--- START DATA SEGMENT ---

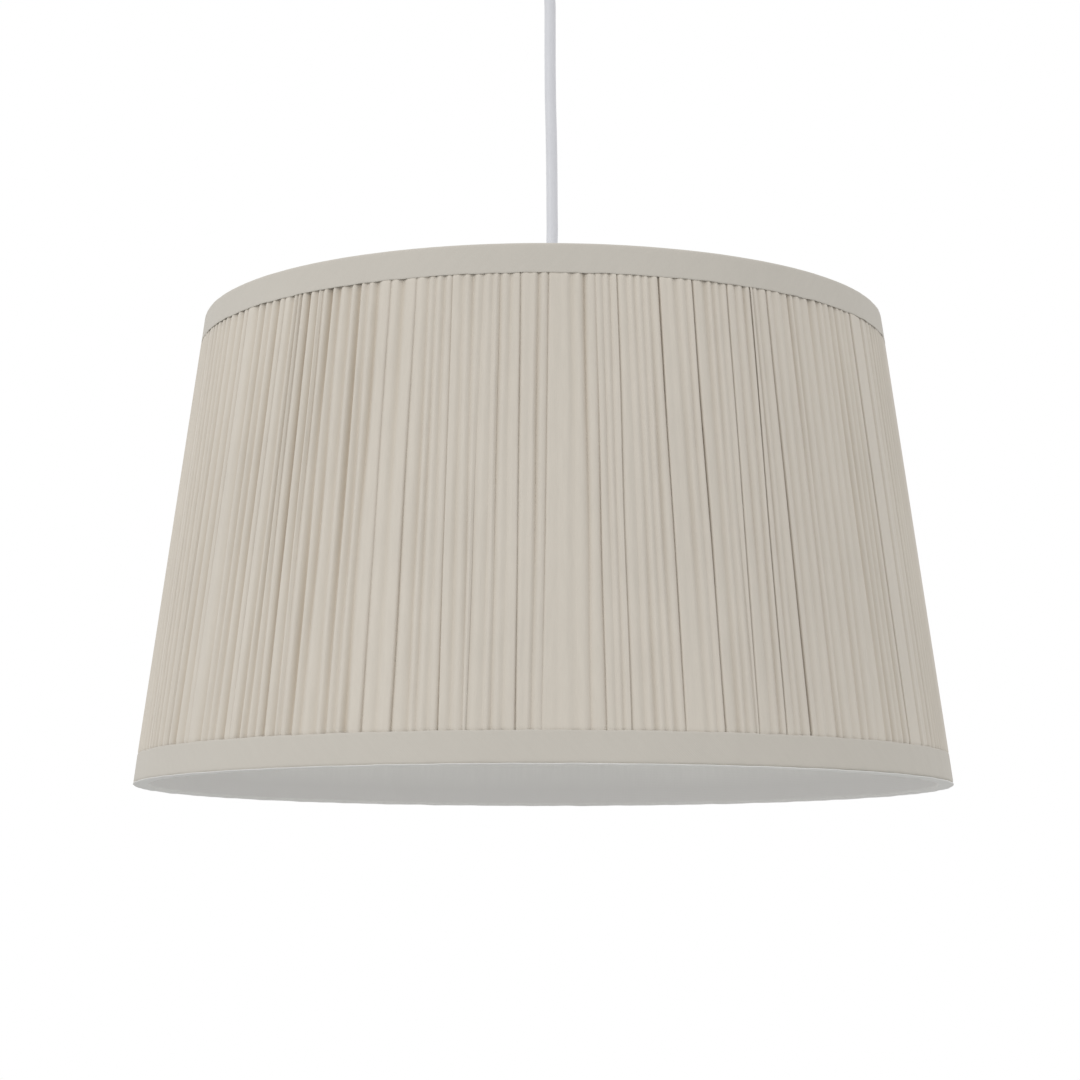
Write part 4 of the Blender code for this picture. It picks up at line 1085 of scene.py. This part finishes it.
class SHADE_OT_rose(bpy.types.Operator):
    """Make the ceiling rose's cover: a fluted rim, an elliptical dome, and a nose with a flared mouth"""

    bl_idname = "shade.rose"
    bl_label = "Ceiling rose"

    def execute(self, context):
        mouth, rim, outer = span("rose_cover")
        wall, neck, throat, lip, dome_height = 2 * MM, 11 * MM, 3.2 * MM, 7.16 * MM, 15 * MM
        inner, shoulder, pivot = outer - wall, rim - 15.5 * MM, mouth + 5 * MM
        floor = pivot + wall
        dome = ellipse_quarter((neck, shoulder), (outer - neck, -dome_height), 25, 90, 0)
        hollow = ellipse_quarter((throat, shoulder), (inner - throat, floor - shoulder), 25, 0, 90)
        corners = [
            (inner, shoulder, 0), *sharp(hollow), (throat, floor, 0.3), (throat, pivot + 0.87 * MM, 0.6),
            (lip, mouth, 0.5), (neck - 1 * MM, mouth, 0.9), (neck, shoulder - dome_height, 1.5), *sharp(dome),
            (outer, shoulder, 0), (outer, rim, 0.6), (inner, rim, 0.4),
        ]
        flutes = grip(shoulder + 1 * MM, rim - 1.5 * MM, outer - 1 * MM, 72, 0.45 * MM, fade=1.6 * MM)
        cover = turned("rose_cup_cover", finer(rounded(corners), 1.0 * MM), columns=432, ripple=flutes)
        place(cover, finish("moulded urea resin"), "rose_cup", "white_moulding", "rose_cover")
        return {"FINISHED"}


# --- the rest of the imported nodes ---

NODE_FINISHES = {
    "moulded urea resin": ["rose_base", "rose_terminal_block", "contact_block"],
    "turned brass": [
        "rose_terminal_live", "rose_terminal_neutral", "rose_screw_live", "rose_screw_neutral",
        "terminal_live", "terminal_neutral", "terminal_screw_live", "terminal_screw_neutral",
    ],
    "extruded white PVC": ["flex_head", "flex_tail"],
    "brown core PVC": ["rose_core_live", "core_live"],
    "blue core PVC": ["rose_core_neutral", "core_neutral"],
}


class SHADE_OT_finishes(bpy.types.Operator):
    """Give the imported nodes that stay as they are, inside the rose and the lampholder, their real finishes"""

    bl_idname = "shade.finishes"
    bl_label = "Finishes of the wiring"

    def execute(self, context):
        for name, nodes in NODE_FINISHES.items():
            for node in nodes:
                for material_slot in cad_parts[node].material_slots:
                    material_slot.material = finish(name)
        return {"FINISHED"}


# --- stage ---


class SHADE_OT_stage(bpy.types.Operator):
    """Make the studio: the camera, a white surround, a pale floor and one large soft light on the left"""

    bl_idname = "shade.stage"
    bl_label = "Studio"

    def execute(self, context):
        scene = context.scene
        studio = scene.pendant_studio
        lens = bpy.data.cameras.new("camera")
        lens.lens = studio.lens
        lens.sensor_width = 36
        lens.clip_end = 50
        camera = bpy.data.objects.new("camera", lens)
        camera.location = (0, -studio.camera_distance, studio.camera_height)
        camera.rotation_euler = (math.pi / 2 + studio.camera_pitch, 0, studio.camera_yaw)
        scene.collection.objects.link(camera)
        scene.camera = camera
        scene.view_settings.view_transform = "Standard"
        world = bpy.data.worlds.new("white surround")
        world.use_nodes = True
        white = world.node_tree.nodes["Background"]
        connect(world.node_tree, white, {"Color": (1, 1, 1, 1), "Strength": 1.0})
        scene.world = world
        radius = np.array([0.0, 0.3, 1.0])[:, None] * studio.floor_radius
        ground = around(radius, full_turn(96), SHADE_BOTTOM - studio.floor_drop)
        floor = grid_piece("studio_floor", ground, wrap_columns=True, poles=True)
        floor.data.materials.append(floor_finish(studio.floor_colour))
        key = bpy.data.lights.new("key light", "AREA")
        key.energy = studio.key_power
        key.shape = "RECTANGLE"
        key.size, key.size_y = 1.6, 1.8
        lamp = bpy.data.objects.new("key light", key)
        lamp.location = (-1.9, -1.9, 0.35)
        aim = Vector((0, 0, (SHADE_TOP + SHADE_BOTTOM) / 2)) - lamp.location
        lamp.rotation_euler = aim.to_track_quat("-Z", "Y").to_euler()
        scene.collection.objects.link(lamp)
        return {"FINISHED"}


def floor_finish(colour):
    """Matt studio paper: a pale grey with faint clouding."""
    material, tree, shader, spot = new_material("studio paper")
    cloud = add(tree, "TexNoise", "Fac", {"Vector": spot, "Scale": 3.0, "Detail": 2.0})
    light, dark = times(colour, 1), times(colour, 0.97)
    base = add(tree, "Mix", MIXED, {0: cloud, 6: light, 7: dark}, data_type="RGBA")
    connect(tree, shader, {"Base Color": base, "Roughness": 0.95, "Specular IOR Level": 0.1})
    return material


# --- panel and registration ---

OPERATORS = (
    SHADE_OT_stage, SHADE_OT_flex, SHADE_OT_cover, SHADE_OT_lining, SHADE_OT_bands, SHADE_OT_wire_frame,
    SHADE_OT_lampholder, SHADE_OT_clamp, SHADE_OT_rose, SHADE_OT_finishes,
)


class SHADE_PT_panel(bpy.types.Panel):
    """The shade's settings and the button for each of its pieces"""

    bl_idname = "SHADE_PT_panel"
    bl_label = "Gathered Pendant Shade"
    bl_space_type = "VIEW_3D"
    bl_region_type = "UI"
    bl_category = "Shade"

    def draw(self, context):
        for group in (context.scene.pendant_shade, context.scene.pendant_studio):
            box = self.layout.box()
            for name in group.__annotations__:
                box.prop(group, name)
        for operator in OPERATORS:
            self.layout.operator(operator.bl_idname)


CLASSES = (PendantShadeSettings, PendantStudioSettings, *OPERATORS, SHADE_PT_panel)


def register():
    for kind in CLASSES:
        bpy.utils.register_class(kind)
    bpy.types.Scene.pendant_shade = PointerProperty(type=PendantShadeSettings)
    bpy.types.Scene.pendant_studio = PointerProperty(type=PendantStudioSettings)


def unregister():
    del bpy.types.Scene.pendant_studio
    del bpy.types.Scene.pendant_shade
    for kind in reversed(CLASSES):
        bpy.utils.unregister_class(kind)


def main():
    register()
    for operator in OPERATORS:
        group, name = operator.bl_idname.split(".")
        getattr(getattr(bpy.ops, group), name)()


if __name__ == "__main__":
    main()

--- END DATA SEGMENT ---

→ PROBLEM STATEMENT:
Write the material out exactly, with nothing left out.

→ IN RESPONSE:
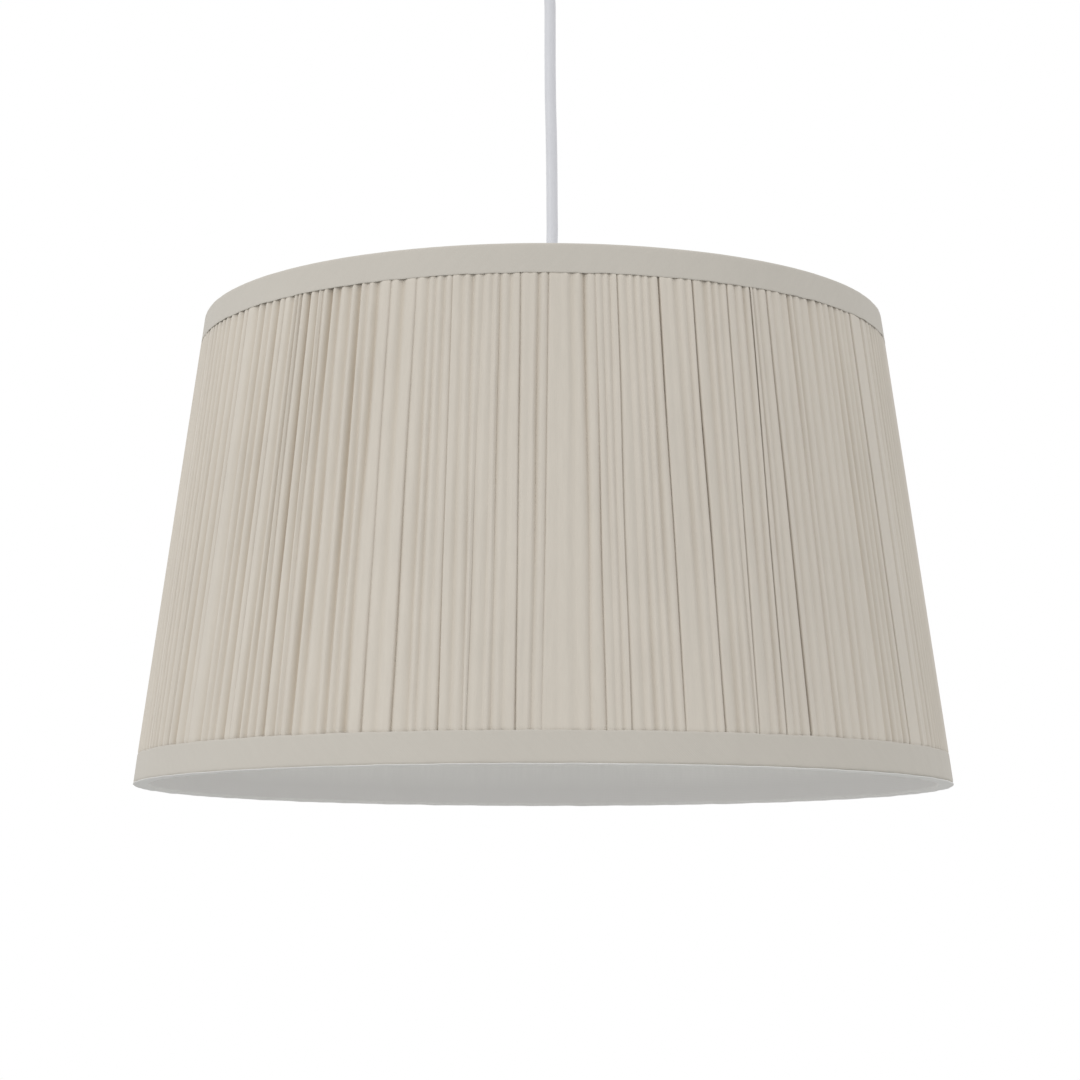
Write part 4 of the Blender code for this picture. It picks up at line 1085 of scene.py. This part finishes it.
class SHADE_OT_rose(bpy.types.Operator):
    """Make the ceiling rose's cover: a fluted rim, an elliptical dome, and a nose with a flared mouth"""

    bl_idname = "shade.rose"
    bl_label = "Ceiling rose"

    def execute(self, context):
        mouth, rim, outer = span("rose_cover")
        wall, neck, throat, lip, dome_height = 2 * MM, 11 * MM, 3.2 * MM, 7.16 * MM, 15 * MM
        inner, shoulder, pivot = outer - wall, rim - 15.5 * MM, mouth + 5 * MM
        floor = pivot + wall
        dome = ellipse_quarter((neck, shoulder), (outer - neck, -dome_height), 25, 90, 0)
        hollow = ellipse_quarter((throat, shoulder), (inner - throat, floor - shoulder), 25, 0, 90)
        corners = [
            (inner, shoulder, 0), *sharp(hollow), (throat, floor, 0.3), (throat, pivot + 0.87 * MM, 0.6),
            (lip, mouth, 0.5), (neck - 1 * MM, mouth, 0.9), (neck, shoulder - dome_height, 1.5), *sharp(dome),
            (outer, shoulder, 0), (outer, rim, 0.6), (inner, rim, 0.4),
        ]
        flutes = grip(shoulder + 1 * MM, rim - 1.5 * MM, outer - 1 * MM, 72, 0.45 * MM, fade=1.6 * MM)
        cover = turned("rose_cup_cover", finer(rounded(corners), 1.0 * MM), columns=432, ripple=flutes)
        place(cover, finish("moulded urea resin"), "rose_cup", "white_moulding", "rose_cover")
        return {"FINISHED"}


# --- the rest of the imported nodes ---

NODE_FINISHES = {
    "moulded urea resin": ["rose_base", "rose_terminal_block", "contact_block"],
    "turned brass": [
        "rose_terminal_live", "rose_terminal_neutral", "rose_screw_live", "rose_screw_neutral",
        "terminal_live", "terminal_neutral", "terminal_screw_live", "terminal_screw_neutral",
    ],
    "extruded white PVC": ["flex_head", "flex_tail"],
    "brown core PVC": ["rose_core_live", "core_live"],
    "blue core PVC": ["rose_core_neutral", "core_neutral"],
}


class SHADE_OT_finishes(bpy.types.Operator):
    """Give the imported nodes that stay as they are, inside the rose and the lampholder, their real finishes"""

    bl_idname = "shade.finishes"
    bl_label = "Finishes of the wiring"

    def execute(self, context):
        for name, nodes in NODE_FINISHES.items():
            for node in nodes:
                for material_slot in cad_parts[node].material_slots:
                    material_slot.material = finish(name)
        return {"FINISHED"}


# --- stage ---


class SHADE_OT_stage(bpy.types.Operator):
    """Make the studio: the camera, a white surround, a pale floor and one large soft light on the left"""

    bl_idname = "shade.stage"
    bl_label = "Studio"

    def execute(self, context):
        scene = context.scene
        studio = scene.pendant_studio
        lens = bpy.data.cameras.new("camera")
        lens.lens = studio.lens
        lens.sensor_width = 36
        lens.clip_end = 50
        camera = bpy.data.objects.new("camera", lens)
        camera.location = (0, -studio.camera_distance, studio.camera_height)
        camera.rotation_euler = (math.pi / 2 + studio.camera_pitch, 0, studio.camera_yaw)
        scene.collection.objects.link(camera)
        scene.camera = camera
        scene.view_settings.view_transform = "Standard"
        world = bpy.data.worlds.new("white surround")
        world.use_nodes = True
        white = world.node_tree.nodes["Background"]
        connect(world.node_tree, white, {"Color": (1, 1, 1, 1), "Strength": 1.0})
        scene.world = world
        radius = np.array([0.0, 0.3, 1.0])[:, None] * studio.floor_radius
        ground = around(radius, full_turn(96), SHADE_BOTTOM - studio.floor_drop)
        floor = grid_piece("studio_floor", ground, wrap_columns=True, poles=True)
        floor.data.materials.append(floor_finish(studio.floor_colour))
        key = bpy.data.lights.new("key light", "AREA")
        key.energy = studio.key_power
        key.shape = "RECTANGLE"
        key.size, key.size_y = 1.6, 1.8
        lamp = bpy.data.objects.new("key light", key)
        lamp.location = (-1.9, -1.9, 0.35)
        aim = Vector((0, 0, (SHADE_TOP + SHADE_BOTTOM) / 2)) - lamp.location
        lamp.rotation_euler = aim.to_track_quat("-Z", "Y").to_euler()
        scene.collection.objects.link(lamp)
        return {"FINISHED"}


def floor_finish(colour):
    """Matt studio paper: a pale grey with faint clouding."""
    material, tree, shader, spot = new_material("studio paper")
    cloud = add(tree, "TexNoise", "Fac", {"Vector": spot, "Scale": 3.0, "Detail": 2.0})
    light, dark = times(colour, 1), times(colour, 0.97)
    base = add(tree, "Mix", MIXED, {0: cloud, 6: light, 7: dark}, data_type="RGBA")
    connect(tree, shader, {"Base Color": base, "Roughness": 0.95, "Specular IOR Level": 0.1})
    return material


# --- panel and registration ---

OPERATORS = (
    SHADE_OT_stage, SHADE_OT_flex, SHADE_OT_cover, SHADE_OT_lining, SHADE_OT_bands, SHADE_OT_wire_frame,
    SHADE_OT_lampholder, SHADE_OT_clamp, SHADE_OT_rose, SHADE_OT_finishes,
)


class SHADE_PT_panel(bpy.types.Panel):
    """The shade's settings and the button for each of its pieces"""

    bl_idname = "SHADE_PT_panel"
    bl_label = "Gathered Pendant Shade"
    bl_space_type = "VIEW_3D"
    bl_region_type = "UI"
    bl_category = "Shade"

    def draw(self, context):
        for group in (context.scene.pendant_shade, context.scene.pendant_studio):
            box = self.layout.box()
            for name in group.__annotations__:
                box.prop(group, name)
        for operator in OPERATORS:
            self.layout.operator(operator.bl_idname)


CLASSES = (PendantShadeSettings, PendantStudioSettings, *OPERATORS, SHADE_PT_panel)


def register():
    for kind in CLASSES:
        bpy.utils.register_class(kind)
    bpy.types.Scene.pendant_shade = PointerProperty(type=PendantShadeSettings)
    bpy.types.Scene.pendant_studio = PointerProperty(type=PendantStudioSettings)


def unregister():
    del bpy.types.Scene.pendant_studio
    del bpy.types.Scene.pendant_shade
    for kind in reversed(CLASSES):
        bpy.utils.unregister_class(kind)


def main():
    register()
    for operator in OPERATORS:
        group, name = operator.bl_idname.split(".")
        getattr(getattr(bpy.ops, group), name)()


if __name__ == "__main__":
    main()